### Data provided
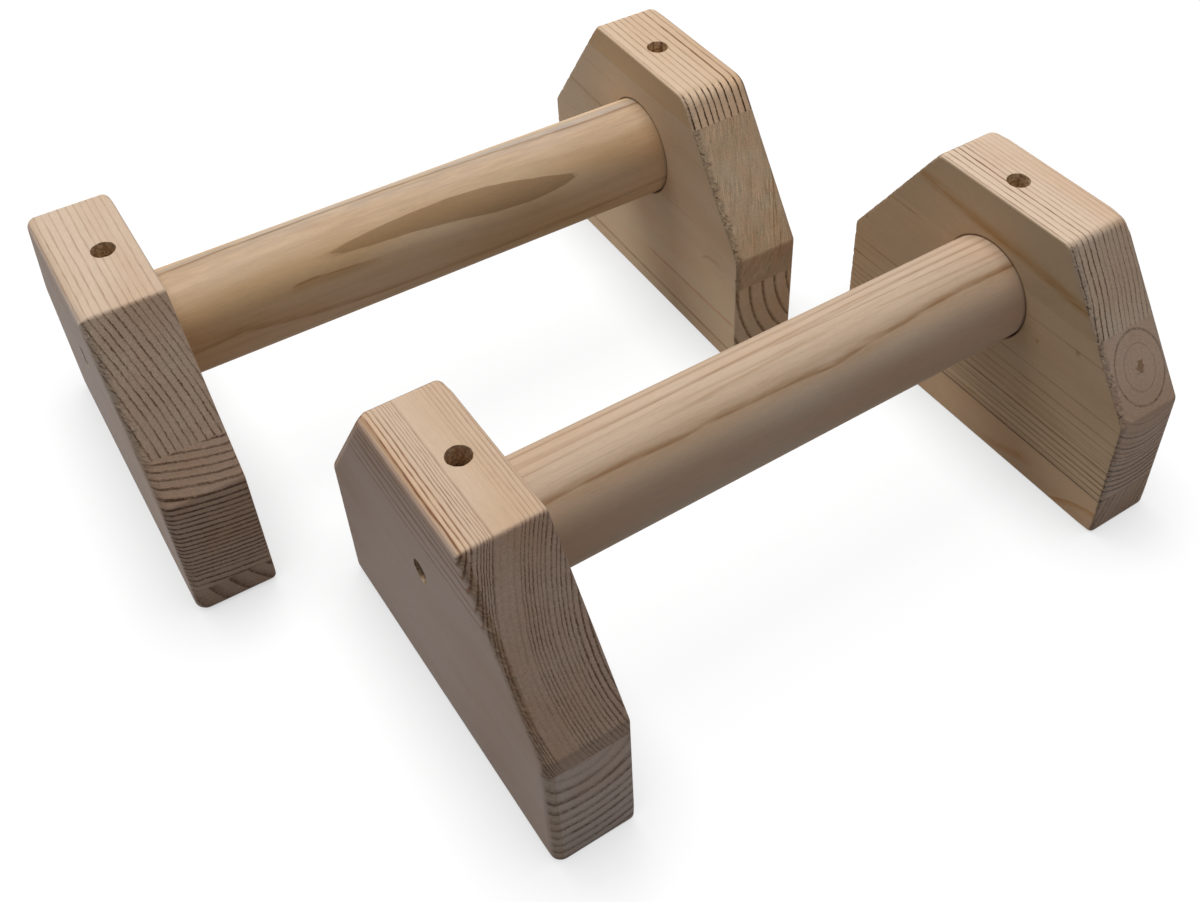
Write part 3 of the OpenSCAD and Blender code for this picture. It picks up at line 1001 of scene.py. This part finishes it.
BOARDS["rear_right_middle_board"] = dict(
    between=(41, 99), pith=(-67, 120), end_tone_and_light=(.985, .96, .86), side_tone_and_light=(1.12, 1.1, 1),
    torn=(.3, 2.3), saw=1.9, patchy=.6, fade=NO_LINES,
    rings=[(60, 0), (75, .05), (81.5, .08), (88, .1), (94, .1), (101, .1), (110, .1)],
    marks=[scratch(56, 118.2, 81, 129), scratch(60, 121.5, 84, 130), scratch(62, 118.6, 79, 126.2, .6),
        scratch(50, 119, 66, 125.5, .6), scratch(70, 114, 84, 119.5, .5), scratch(54, 108, 66, 112.5, .5),
        level_line(73.7, .9, 56, 28, 1.2, (.74, .68, .58), 1.4, .9), level_line(56, .35, -20, -36, -.4),
        level_line(90, .25, 40, 20, .5), level_line(86, .25, -30, -50, .5),
        ("side", .6, 1.6, FAINT,
            [(-62, 45, 0), (-56, 46.5, .8), (-50, 45.6, 1), (-46.5, 43, 1), (-45.5, 41, 0)])])

BOARDS["rear_right_foot_board"] = dict(
    between=(0, 41), pith=(64.1, 43.3), end_tone_and_light=(1.17, 1.14, 1.03), side_tone_and_light=(1.14, 1.11, .98),
    torn=(.15, .3), profile=FINE_LINES, fade=NO_LINES, end_dark=(150, 114, 78), beads=.1,
    relief=(.1, .2, .1), contrast=(.5, .5, 1.4),
    rings=[(30, .8), (34, .8), (40, .8), (45.9, .8), (51.8, .85), (58.1, .85), (64.1, .8), (70, .8),
        (77, .8)],
    marks=[level_line(20.2, .8, -10, -66, -1.2, (.72, .66, .56), 1.6, 1),
        level_line(6.9, 1, 52, -70, .2, (.56, .5, .4), 1.2, .9)])

# drift moves a handle's rings along x, and twist turns them. Its marks go without the kind of face.
HANDLES = {}

HANDLES["front_handle"] = dict(
    pith=(58.7, HANDLE_Z - 12.5), wander=.25, ripple=.35, contrast=(.35, 0, 0), side_tone_and_light=(.93, .91, .88),
    streaks=.05,
    drift=[(-118, .4), (-89, .39), (-64, .13), (-40, -.26), (-16, -.13), (2, -.33), (16, -.79), (33, -.26),
        (60, .85), (91, .66), (118, .5)],
    rings=[(36, .6), (41, .6), (44, .6), (49, .6), (54, .6), (59.2, .6), (64.6, .6), (68.6, .2), (71.1, .2),
        (74.2, .1), (75.9, .1), (84, .1)],
    marks=[
        # Painted light and shade round the handle, its whole length: a lighter band on the near flank, a
        # darker one higher up
        (25, 30, (1.08, .98, .94), [(-118, 10, 1), (118, 10, 1)]),
        (10, 9, (.92, .9, .87), [(-118, 61, 1), (118, 61, 1)]),
        (8, 2, BROWN, [(-118, 55, .7), (-90, 55.4, .8), (-80, 56.7, .9), (-67, 55.8, .9), (-50, 54, .8),
            (-42, 53.1, .8), (-33, 54.9, .8), (-17, 53.6, .7), (0, 52.7, .8), (10, 51.3, .9),
            (17, 49.5, 1), (23, 50.4, 1), (33, 54, .8), (50, 55.8, .7), (60, 58.5, .8),
            (75, 59.4, .9), (97, 58.5, .9), (118, 58, .9)]),
        (6, 12, FAINT, [(-118, 54, .6), (-50, 53, .6), (-20, 53, .6), (5, 51, .6), (23, 49, .7),
            (60, 57, .6), (118, 57, .6)]),
        (2.4, .9, BROWN, [(2, 96, 0), (10, 95.2, .5), (33, 93.6, .6), (67, 92.3, .6), (97, 90, .6),
            (118, 89, .6)]),
        (3.5, 1.8, BROWN, [(-118, 96, .3), (-90, 96.8, .4), (-50, 97.2, .55), (-25, 99, .65), (0, 99.9, .7),
            (17, 101.3, .65), (42, 103.5, .6), (67, 102.6, .6), (97, 99.9, .5), (118, 99, .4)]),
        (5, 2, BROWN, [(-118, 116, .4), (-67, 116, .4), (0, 116.5, .35), (50, 114.5, .4), (118, 112, .4)]),
        (2.5, .9, BROWN, [(-118, 86, .5), (-90, 86.4, .5), (-67, 87.8, .35), (-45, 89.1, .25),
            (-34, 90, 0)]),
        (3, 3.5, BROWN, [(-50, 75.5, 0), (-40, 76.8, .35), (-25, 78.3, .45), (-7, 80.1, .4), (8, 82.4, .45),
            (17, 82.8, .4), (28, 81.9, 0)]),
        (2, 1.2, BROWN, [(-40, 84.5, 0), (-28, 85.5, .3), (-7, 84.6, .35), (12, 86, .3), (20, 86.4, 0)]),
        (3, 2, BROWN, [(36, 83, 0), (47, 81.9, .3), (67, 80.1, .35), (97, 77.4, .35), (118, 76, .3)]),
        (1.6, 1, BROWN, [(-96, 69, 0), (-85, 69.5, .3), (-60, 71, .25), (-48, 72, 0)]),
        (2.5, 1.6, BROWN, [(40, 70, 0), (55, 71, .25), (80, 72, .3), (118, 71, .3)])])

HANDLES["rear_handle"] = dict(
    pale=(219, 192, 161), warm=(207, 174, 134), dark=(158, 120, 78), side_tone_and_light=(1.14, 1.12, 1.07),
    streaks=.04, pith=(-70, 0), wander=.12, ripple=.25, contrast=(.8, 0, 0), profile=BROAD_LINES,
    twist=[(-118, 44), (-40, 48), (-10, 49), (10, 46.5), (25, 42), (40, 37), (55, 34), (118, 34)],
    drift=[(-118, 2.2), (-100, 1.9), (-80, 1.5), (-43, 1), (-27, .85), (-9, .58), (9, .29), (25, .06),
        (40, .33), (53, .79), (60, 1), (80, 1.5), (118, 2)],
    rings=[(40, .8), (44, .8), (51, .85), (54, .05), (57, .1), (60, .08), (63, .15), (70, .3), (77, .3),
        (84, .4), (92, .4)],
    marks=[
        (1.6, 5, BROWN, [(-118, 99, 1), (-96, 99.9, 1), (-75, 104.4, 1), (-50, 105.3, 1), (-7, 106.2, 1),
            (17, 103.5, 1), (37, 100.8, 1), (55, 96.3, 1), (77, 94.5, 1), (118, 94.5, 1)]),
        (18, 8, (.84, .89, 1.04), [(-118, 103, 1), (-75, 108, 1), (-7, 110, 1), (37, 104, 1), (77, 98, 1),
            (118, 98, 1)]),
        # Painted shade: two broad darker bands over the top of the handle, its whole length
        (14, 60, (.83, .82, .88), [(-118, 95, 1), (-50, 98, 1), (118, 88, 1)]),
        (14, 24, (.86, .91, .98), [(-118, 104, 1), (118, 104, 1)]),
        (1.2, 9, BROWN, [(-58, 29.7, 0), (-54, 31, 1), (-48, 31.5, 1), (-42, 30, .85), (-33, 28.5, .7),
            (-22, 26.5, 0)]),
        (1.2, 2, BROWN, [(-75, 16.2, 0), (-71, 17, .4), (-65, 16.7, 0)]),
        (8, 3, BROWN, [(-118, 0, .5), (-95, 0, .55), (-78, 4.5, .6), (-67, -2.3, .6), (-50, -9.9, .65),
            (-25, -17.1, .65), (17, -20.3, .65), (67, -17.1, .6), (118, -12, .6)]),
        (20, 12, ORANGE, [(-118, 14, .5), (-95, 12, .5), (-70, 5, .45), (-50, -4, .3), (-30, -10, 0)]),
        (30, 40, ORANGE, [(58, 50, 0), (76, 45, .25), (118, 30, .4)])])


def attach(piece, node, look):
    """Gives a piece its wood and sets it in the place of its CAD node."""
    piece.data.materials.clear()
    piece.data.materials.append(wood(node + "_pine", look))
    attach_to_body(piece, node.split("_")[0] + "_bar")
    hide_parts(node)


def dress_boards():
    for node, spec in BOARDS.items():
        bar, side_name = node.split("_")[:2]
        side = LEFT if side_name == "left" else RIGHT
        pith_x, pith_z = spec["pith"]
        look = {**spec, "pith": (LEFT_OF[side] + pith_x, pith_z)}
        if side == RIGHT:
            look["painted_bounce"] = PAINTED_BOUNCE[bar]
        bottom, top = spec["between"]
        if bottom:
            bottom += GLUE_GAP
            look["side"] = side
        seed = SEED_STEP * len(node) + side
        piece = board(node, BARS[bar], side, bottom or None, top, seed, look["torn"])
        attach(piece, node, look)


def dress_handles():
    for node, spec in HANDLES.items():
        bar = node.split("_")[0]
        look = {**spec, "marks": [("round",) + band for band in spec["marks"]]}
        attach(handle(node, BARS[bar]), node, look)


# Screws

STEEL_YELLOW = (205, 184, 120)
STEEL_GREY = (186, 168, 138)
TURNING_MARKS = (4, 4, 14)
STEEL_BUMP = (.4, .00005)


def screw_steel():
    """Yellow passivated steel with fine turning marks."""
    s = Shader("screw_steel")
    mm, _ = s.coordinates()
    marks = s.noise(s.scale(mm, TURNING_MARKS), 1, 3)
    tint = s.noise(mm, .35)
    colour = s.mix(s.range(tint, .35, .65), linear(STEEL_YELLOW), linear(STEEL_GREY))
    rough = s.range(marks, .3, .7, .28, .46)
    return s.principled(colour, rough, (marks, *STEEL_BUMP), Metallic=1)


def dress_screws():
    steel = screw_steel()
    for node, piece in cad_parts.items():
        if node.endswith("_screw"):
            piece.data.materials.clear()
            piece.data.materials.append(steel)


# Floor, light and camera

# Share of the seen floor that takes shadow, where that fades out (m), the level that makes the rest white,
# how dark and how wide (m) it is where the bars touch it, and the floor that lights the wood
SHADOW_SHARE = .12
SHADOW_FADE = (.8, 1.7)
WHITE_LEVEL = 1.06
CONTACT_DEPTH = .45
CONTACT_REACH = .028
DULL_FLOOR = (.28, .28, .285, 1)
FLOOR_SIZE = 6
FLOOR_DROP = .00005
WHITE = (1, 1, 1, 1)
KEY_TILT = 24
KEY_FAR = 2.2
KEY_SIZE = 1.3
KEY_POWER = 36.5
KEY_COLOUR = (1, .985, .965)
SURROUND = (.92, .97, 1.06, 1)
SURROUND_LEVEL = .22


def floor():
    """White ground: it shows white with a light shadow, and throws little light back on the wood."""
    s = Shader("white_ground")
    path = s.node("LightPath").outputs
    mirrored = s.math("MAXIMUM", path["Is Glossy Ray"], path["Is Transmission Ray"])
    seen = s.math("MAXIMUM", path["Is Camera Ray"], mirrored)
    nearby = s.node("AmbientOcclusion", {"Distance": CONTACT_REACH}, samples=12).outputs["AO"]
    level = s.times(s.range(nearby, 0, 1, 1 - CONTACT_DEPTH, 1), WHITE_LEVEL)
    white = s.node("Emission", {"Color": WHITE, "Strength": level}).outputs[0]
    shaded = s.node("BsdfDiffuse", {"Color": WHITE}).outputs[0]
    at = s.node("TexCoord").outputs["Object"]
    away = s.node("VectorMath", {0: at}, operation="LENGTH").outputs["Value"]
    share = s.ease(away, *SHADOW_FADE, SHADOW_SHARE, 0)
    shown = s.node("MixShader", {0: share, 1: white, 2: shaded}).outputs[0]
    dull = s.node("BsdfDiffuse", {"Color": DULL_FLOOR}).outputs[0]
    material = s.finish(s.node("MixShader", {0: seen, 1: dull, 2: shown}).outputs[0])

    bm = bmesh.new()
    bmesh.ops.create_grid(bm, x_segments=1, y_segments=1, size=FLOOR_SIZE)
    mesh = bpy.data.meshes.new("ground")
    bm.to_mesh(mesh)
    bm.free()
    ground = bpy.data.objects.new("ground", mesh)
    ground.location.z = -FLOOR_DROP
    mesh.materials.append(material)
    link(ground)


def light():
    """Broad lamp overhead, leaning in from behind, and a dim cool surround that the camera sees as white."""
    lamp = bpy.data.lights.new("key", "AREA")
    lamp.shape = "SQUARE"
    lamp.size = KEY_SIZE
    lamp.energy = KEY_POWER
    lamp.color = KEY_COLOUR
    key = bpy.data.objects.new("key", lamp)
    turn = Euler((math.radians(-KEY_TILT), 0, 0))
    key.rotation_euler = turn
    key.location = turn.to_matrix() @ Vector((0, 0, KEY_FAR))
    link(key)

    s = Shader("surround", "worlds", "OutputWorld")
    skies = ((SURROUND, SURROUND_LEVEL), (WHITE, 1))
    dim, white = (s.node("Background", dict(enumerate(sky))).outputs[0] for sky in skies)
    seen = s.node("LightPath").outputs["Is Camera Ray"]
    bpy.context.scene.world = s.finish(s.node("MixShader", {0: seen, 1: dim, 2: white}).outputs[0])


CAMERA_AT = (-.1821, -.3341, .4048)
CAMERA_YAW, CAMERA_PITCH, CAMERA_ROLL = -32.558, 46.129, -1.071
LENS = 42.17
SENSOR = 36
SHIFT = (-.0454, -.0702)
CLIP = (.01, 20)


def camera():
    """Camera at the photograph's viewing angle."""
    data = bpy.data.cameras.new("camera")
    data.sensor_width = SENSOR
    data.lens = LENS
    data.shift_x, data.shift_y = SHIFT
    data.clip_start, data.clip_end = CLIP
    seen_from = bpy.data.objects.new("camera", data)
    turn = Matrix.Rotation(math.radians(CAMERA_YAW), 4, "Z")
    turn = turn @ Matrix.Rotation(math.radians(CAMERA_PITCH), 4, "X")
    turn = turn @ Matrix.Rotation(math.radians(CAMERA_ROLL), 4, "Z")
    seen_from.matrix_world = Matrix.Translation(CAMERA_AT) @ turn
    link(seen_from)
    bpy.context.scene.camera = seen_from


dress_boards()
dress_handles()
dress_screws()
floor()
light()
camera()
bpy.context.scene.view_settings.view_transform = "Standard"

### The problem
Looking at the data above, return every line from the one with "hide_parts(node)" down to the one with "(marks, *STEEL_BUMP), Metallic=1)", exactly and inclusively.

### Task output
    hide_parts(node)


def dress_boards():
    for node, spec in BOARDS.items():
        bar, side_name = node.split("_")[:2]
        side = LEFT if side_name == "left" else RIGHT
        pith_x, pith_z = spec["pith"]
        look = {**spec, "pith": (LEFT_OF[side] + pith_x, pith_z)}
        if side == RIGHT:
            look["painted_bounce"] = PAINTED_BOUNCE[bar]
        bottom, top = spec["between"]
        if bottom:
            bottom += GLUE_GAP
            look["side"] = side
        seed = SEED_STEP * len(node) + side
        piece = board(node, BARS[bar], side, bottom or None, top, seed, look["torn"])
        attach(piece, node, look)


def dress_handles():
    for node, spec in HANDLES.items():
        bar = node.split("_")[0]
        look = {**spec, "marks": [("round",) + band for band in spec["marks"]]}
        attach(handle(node, BARS[bar]), node, look)


# Screws

STEEL_YELLOW = (205, 184, 120)
STEEL_GREY = (186, 168, 138)
TURNING_MARKS = (4, 4, 14)
STEEL_BUMP = (.4, .00005)


def screw_steel():
    """Yellow passivated steel with fine turning marks."""
    s = Shader("screw_steel")
    mm, _ = s.coordinates()
    marks = s.noise(s.scale(mm, TURNING_MARKS), 1, 3)
    tint = s.noise(mm, .35)
    colour = s.mix(s.range(tint, .35, .65), linear(STEEL_YELLOW), linear(STEEL_GREY))
    rough = s.range(marks, .3, .7, .28, .46)
    return s.principled(colour, rough, (marks, *STEEL_BUMP), Metallic=1)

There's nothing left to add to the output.